**Request**
Retype exactly the lines below, beginning with the first and ending with the line where "Run with: blender" appears.

**Supplied material**
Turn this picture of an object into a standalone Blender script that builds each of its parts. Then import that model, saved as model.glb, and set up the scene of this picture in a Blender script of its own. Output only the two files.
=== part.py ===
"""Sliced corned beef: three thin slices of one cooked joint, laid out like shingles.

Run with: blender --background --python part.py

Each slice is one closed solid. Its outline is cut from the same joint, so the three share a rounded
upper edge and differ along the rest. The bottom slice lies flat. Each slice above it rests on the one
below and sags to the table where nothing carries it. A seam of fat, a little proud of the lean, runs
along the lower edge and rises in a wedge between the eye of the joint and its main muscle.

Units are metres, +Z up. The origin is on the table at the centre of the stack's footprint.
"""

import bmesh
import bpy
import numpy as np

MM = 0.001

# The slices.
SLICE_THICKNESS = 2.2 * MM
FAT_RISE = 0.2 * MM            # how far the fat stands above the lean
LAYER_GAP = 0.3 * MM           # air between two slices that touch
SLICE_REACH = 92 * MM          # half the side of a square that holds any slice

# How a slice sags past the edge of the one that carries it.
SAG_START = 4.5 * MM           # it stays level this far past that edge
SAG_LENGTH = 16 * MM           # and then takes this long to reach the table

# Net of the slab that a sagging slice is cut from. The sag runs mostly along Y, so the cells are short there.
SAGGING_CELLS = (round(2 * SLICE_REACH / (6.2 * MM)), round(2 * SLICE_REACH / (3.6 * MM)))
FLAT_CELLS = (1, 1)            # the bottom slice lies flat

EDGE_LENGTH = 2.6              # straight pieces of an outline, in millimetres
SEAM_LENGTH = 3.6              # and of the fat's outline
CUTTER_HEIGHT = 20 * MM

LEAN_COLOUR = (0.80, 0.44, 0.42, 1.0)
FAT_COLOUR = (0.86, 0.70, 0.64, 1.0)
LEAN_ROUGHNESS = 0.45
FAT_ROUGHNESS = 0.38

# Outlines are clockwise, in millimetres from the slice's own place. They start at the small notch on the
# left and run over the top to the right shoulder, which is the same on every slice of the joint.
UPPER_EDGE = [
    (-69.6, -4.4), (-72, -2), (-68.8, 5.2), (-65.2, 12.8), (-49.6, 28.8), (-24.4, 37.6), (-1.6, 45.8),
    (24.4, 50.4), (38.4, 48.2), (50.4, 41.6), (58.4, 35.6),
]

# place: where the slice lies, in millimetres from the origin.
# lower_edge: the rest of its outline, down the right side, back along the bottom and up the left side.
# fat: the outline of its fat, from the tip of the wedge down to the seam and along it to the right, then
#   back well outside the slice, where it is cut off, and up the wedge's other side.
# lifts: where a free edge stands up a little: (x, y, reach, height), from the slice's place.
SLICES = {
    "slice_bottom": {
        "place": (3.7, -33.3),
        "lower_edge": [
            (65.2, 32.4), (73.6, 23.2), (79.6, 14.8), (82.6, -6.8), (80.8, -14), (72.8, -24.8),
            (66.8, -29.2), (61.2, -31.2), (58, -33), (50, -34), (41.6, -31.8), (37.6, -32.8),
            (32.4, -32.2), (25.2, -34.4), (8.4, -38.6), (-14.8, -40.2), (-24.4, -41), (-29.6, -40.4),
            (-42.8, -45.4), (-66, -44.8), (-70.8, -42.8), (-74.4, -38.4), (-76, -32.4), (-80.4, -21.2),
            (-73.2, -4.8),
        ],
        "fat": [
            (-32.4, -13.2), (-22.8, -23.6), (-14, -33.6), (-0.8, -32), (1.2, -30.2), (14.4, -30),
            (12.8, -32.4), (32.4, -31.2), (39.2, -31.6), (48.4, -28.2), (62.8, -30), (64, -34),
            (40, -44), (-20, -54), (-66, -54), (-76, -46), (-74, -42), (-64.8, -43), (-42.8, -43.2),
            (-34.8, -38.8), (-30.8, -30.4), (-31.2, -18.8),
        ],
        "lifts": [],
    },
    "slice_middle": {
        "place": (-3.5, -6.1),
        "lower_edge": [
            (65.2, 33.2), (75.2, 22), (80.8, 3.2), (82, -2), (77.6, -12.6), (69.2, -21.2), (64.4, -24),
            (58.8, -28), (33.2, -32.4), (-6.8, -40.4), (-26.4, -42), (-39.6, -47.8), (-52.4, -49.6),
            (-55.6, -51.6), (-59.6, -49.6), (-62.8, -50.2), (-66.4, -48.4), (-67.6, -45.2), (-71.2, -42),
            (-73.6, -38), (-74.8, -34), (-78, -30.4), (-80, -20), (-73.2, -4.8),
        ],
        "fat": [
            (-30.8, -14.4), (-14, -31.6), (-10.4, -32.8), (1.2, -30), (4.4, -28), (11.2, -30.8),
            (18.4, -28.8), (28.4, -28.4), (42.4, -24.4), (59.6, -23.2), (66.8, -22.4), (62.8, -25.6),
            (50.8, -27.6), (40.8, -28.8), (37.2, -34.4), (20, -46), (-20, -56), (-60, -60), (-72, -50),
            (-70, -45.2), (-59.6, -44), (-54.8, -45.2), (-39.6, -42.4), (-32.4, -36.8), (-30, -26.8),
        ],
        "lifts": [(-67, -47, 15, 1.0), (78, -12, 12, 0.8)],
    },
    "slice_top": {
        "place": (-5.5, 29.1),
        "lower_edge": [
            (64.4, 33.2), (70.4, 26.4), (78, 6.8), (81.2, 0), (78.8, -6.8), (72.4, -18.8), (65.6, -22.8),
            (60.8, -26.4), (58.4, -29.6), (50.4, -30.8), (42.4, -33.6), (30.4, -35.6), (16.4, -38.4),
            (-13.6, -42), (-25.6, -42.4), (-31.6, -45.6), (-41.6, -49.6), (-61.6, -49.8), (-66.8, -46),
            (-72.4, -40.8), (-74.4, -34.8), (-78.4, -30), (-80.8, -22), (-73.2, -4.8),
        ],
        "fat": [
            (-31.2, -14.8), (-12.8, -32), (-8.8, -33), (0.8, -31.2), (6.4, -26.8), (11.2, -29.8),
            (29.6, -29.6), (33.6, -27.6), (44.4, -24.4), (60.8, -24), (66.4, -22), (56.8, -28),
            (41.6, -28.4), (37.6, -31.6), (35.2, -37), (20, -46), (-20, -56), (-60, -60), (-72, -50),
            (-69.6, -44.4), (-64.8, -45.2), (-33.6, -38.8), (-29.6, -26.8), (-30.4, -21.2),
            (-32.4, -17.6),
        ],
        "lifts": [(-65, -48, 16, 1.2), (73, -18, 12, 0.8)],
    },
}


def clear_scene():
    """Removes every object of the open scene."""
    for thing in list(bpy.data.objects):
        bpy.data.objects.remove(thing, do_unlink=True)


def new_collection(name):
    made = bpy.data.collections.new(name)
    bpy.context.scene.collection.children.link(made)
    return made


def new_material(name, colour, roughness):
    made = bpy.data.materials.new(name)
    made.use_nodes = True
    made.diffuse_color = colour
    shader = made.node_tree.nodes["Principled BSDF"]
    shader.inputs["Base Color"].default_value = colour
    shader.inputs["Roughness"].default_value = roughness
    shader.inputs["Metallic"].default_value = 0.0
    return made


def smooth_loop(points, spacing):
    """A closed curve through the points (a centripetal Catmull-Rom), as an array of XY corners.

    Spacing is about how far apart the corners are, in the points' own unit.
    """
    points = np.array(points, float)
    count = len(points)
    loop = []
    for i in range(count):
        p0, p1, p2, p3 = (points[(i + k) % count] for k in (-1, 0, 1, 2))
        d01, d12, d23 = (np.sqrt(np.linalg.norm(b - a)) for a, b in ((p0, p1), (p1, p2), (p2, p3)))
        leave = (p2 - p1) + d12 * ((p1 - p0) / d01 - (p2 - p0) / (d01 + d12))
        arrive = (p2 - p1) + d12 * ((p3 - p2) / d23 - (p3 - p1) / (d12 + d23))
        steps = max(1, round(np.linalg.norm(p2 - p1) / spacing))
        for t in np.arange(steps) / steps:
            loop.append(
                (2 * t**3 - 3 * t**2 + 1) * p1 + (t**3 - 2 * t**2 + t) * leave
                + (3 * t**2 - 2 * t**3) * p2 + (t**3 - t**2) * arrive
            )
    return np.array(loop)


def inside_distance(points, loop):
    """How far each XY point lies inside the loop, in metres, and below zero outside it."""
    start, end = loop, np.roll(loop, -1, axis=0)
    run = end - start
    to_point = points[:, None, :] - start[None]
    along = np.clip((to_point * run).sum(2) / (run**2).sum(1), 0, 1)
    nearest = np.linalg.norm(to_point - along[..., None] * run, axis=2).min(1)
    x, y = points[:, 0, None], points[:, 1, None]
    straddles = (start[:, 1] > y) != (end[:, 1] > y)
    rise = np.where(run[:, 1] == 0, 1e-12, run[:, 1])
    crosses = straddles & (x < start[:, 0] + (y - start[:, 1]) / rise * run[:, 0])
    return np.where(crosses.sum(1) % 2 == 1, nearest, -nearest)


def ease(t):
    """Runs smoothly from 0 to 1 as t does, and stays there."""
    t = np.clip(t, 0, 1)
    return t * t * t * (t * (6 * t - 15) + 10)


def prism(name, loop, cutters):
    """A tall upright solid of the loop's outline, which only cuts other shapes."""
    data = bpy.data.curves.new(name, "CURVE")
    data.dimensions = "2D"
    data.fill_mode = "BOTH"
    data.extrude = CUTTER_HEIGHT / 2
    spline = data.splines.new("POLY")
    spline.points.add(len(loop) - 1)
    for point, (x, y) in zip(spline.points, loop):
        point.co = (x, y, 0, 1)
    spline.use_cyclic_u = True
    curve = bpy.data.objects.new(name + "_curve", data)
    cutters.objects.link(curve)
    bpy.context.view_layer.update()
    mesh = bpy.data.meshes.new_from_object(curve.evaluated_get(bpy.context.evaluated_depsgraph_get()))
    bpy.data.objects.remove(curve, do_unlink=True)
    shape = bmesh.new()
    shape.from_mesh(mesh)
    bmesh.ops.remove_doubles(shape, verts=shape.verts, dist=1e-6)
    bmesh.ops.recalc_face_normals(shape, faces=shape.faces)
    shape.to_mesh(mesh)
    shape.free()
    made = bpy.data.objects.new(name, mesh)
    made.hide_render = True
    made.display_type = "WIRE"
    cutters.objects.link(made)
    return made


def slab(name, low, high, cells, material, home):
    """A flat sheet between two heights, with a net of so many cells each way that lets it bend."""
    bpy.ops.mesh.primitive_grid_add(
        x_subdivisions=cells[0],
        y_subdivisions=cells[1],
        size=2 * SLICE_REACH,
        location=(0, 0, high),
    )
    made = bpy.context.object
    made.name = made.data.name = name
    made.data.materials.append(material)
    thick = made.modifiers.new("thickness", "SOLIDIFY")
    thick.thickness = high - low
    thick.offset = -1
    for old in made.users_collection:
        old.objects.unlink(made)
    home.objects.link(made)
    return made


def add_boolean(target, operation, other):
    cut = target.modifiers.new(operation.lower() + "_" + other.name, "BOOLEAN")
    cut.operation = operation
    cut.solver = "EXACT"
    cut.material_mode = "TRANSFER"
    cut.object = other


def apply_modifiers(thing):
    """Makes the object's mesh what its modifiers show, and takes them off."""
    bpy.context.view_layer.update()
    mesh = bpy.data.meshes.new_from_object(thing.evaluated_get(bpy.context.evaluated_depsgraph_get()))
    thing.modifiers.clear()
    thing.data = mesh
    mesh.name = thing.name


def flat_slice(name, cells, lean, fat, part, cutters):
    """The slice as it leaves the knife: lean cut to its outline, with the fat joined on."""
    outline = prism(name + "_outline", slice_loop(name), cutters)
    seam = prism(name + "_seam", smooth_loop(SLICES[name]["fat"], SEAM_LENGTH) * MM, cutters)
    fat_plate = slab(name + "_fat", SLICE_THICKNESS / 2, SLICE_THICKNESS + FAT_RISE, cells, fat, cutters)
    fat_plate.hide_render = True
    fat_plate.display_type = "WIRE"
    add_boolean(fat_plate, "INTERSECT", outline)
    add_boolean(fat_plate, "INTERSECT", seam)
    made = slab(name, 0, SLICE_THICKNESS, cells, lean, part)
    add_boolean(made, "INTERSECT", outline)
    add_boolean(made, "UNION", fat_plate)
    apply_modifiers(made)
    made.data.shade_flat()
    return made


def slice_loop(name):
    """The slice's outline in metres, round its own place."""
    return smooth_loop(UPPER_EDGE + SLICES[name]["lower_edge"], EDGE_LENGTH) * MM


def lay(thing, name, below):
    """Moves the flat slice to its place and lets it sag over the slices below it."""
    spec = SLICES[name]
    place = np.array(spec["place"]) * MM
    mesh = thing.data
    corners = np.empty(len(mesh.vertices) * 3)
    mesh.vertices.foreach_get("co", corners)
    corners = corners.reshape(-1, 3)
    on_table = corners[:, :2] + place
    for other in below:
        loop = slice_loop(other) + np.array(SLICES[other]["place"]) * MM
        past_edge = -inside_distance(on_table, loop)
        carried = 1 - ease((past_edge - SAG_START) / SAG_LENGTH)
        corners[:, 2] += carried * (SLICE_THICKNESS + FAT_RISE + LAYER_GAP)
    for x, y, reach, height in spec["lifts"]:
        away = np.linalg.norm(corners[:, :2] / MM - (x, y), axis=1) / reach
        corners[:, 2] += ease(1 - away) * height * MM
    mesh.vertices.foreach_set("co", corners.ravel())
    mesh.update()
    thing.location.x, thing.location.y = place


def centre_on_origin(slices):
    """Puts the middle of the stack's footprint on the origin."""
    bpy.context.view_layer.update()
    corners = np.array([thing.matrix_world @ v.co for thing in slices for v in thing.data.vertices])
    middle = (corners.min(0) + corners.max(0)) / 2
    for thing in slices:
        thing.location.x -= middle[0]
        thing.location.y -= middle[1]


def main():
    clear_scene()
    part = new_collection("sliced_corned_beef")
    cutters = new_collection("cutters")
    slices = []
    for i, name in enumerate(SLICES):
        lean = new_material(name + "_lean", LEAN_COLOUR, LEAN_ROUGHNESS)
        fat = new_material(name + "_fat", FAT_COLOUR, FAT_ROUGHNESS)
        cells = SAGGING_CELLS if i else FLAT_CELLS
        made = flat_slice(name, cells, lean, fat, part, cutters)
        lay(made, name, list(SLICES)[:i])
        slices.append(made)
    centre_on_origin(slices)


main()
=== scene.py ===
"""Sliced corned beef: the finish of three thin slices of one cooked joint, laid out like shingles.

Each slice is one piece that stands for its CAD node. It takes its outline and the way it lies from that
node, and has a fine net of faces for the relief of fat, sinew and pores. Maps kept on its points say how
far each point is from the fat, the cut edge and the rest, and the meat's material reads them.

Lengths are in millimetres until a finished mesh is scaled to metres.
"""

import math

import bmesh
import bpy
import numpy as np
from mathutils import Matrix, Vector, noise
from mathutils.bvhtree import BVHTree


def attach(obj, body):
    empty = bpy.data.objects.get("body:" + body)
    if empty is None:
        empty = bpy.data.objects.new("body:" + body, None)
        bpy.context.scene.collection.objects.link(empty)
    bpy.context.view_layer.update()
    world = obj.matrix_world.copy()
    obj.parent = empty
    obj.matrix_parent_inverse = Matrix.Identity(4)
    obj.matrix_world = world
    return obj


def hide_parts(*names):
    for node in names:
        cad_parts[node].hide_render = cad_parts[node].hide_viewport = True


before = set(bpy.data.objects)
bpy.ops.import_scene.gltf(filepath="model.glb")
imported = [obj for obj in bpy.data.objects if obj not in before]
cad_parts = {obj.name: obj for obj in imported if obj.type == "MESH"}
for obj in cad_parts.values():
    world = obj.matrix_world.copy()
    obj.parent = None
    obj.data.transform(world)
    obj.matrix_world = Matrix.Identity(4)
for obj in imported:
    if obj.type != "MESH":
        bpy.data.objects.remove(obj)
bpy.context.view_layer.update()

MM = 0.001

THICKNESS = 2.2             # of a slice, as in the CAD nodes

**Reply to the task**
Turn this picture of an object into a standalone Blender script that builds each of its parts. Then import that model, saved as model.glb, and set up the scene of this picture in a Blender script of its own. Output only the two files.
=== part.py ===
"""Sliced corned beef: three thin slices of one cooked joint, laid out like shingles.

Run with: blender --background --python part.py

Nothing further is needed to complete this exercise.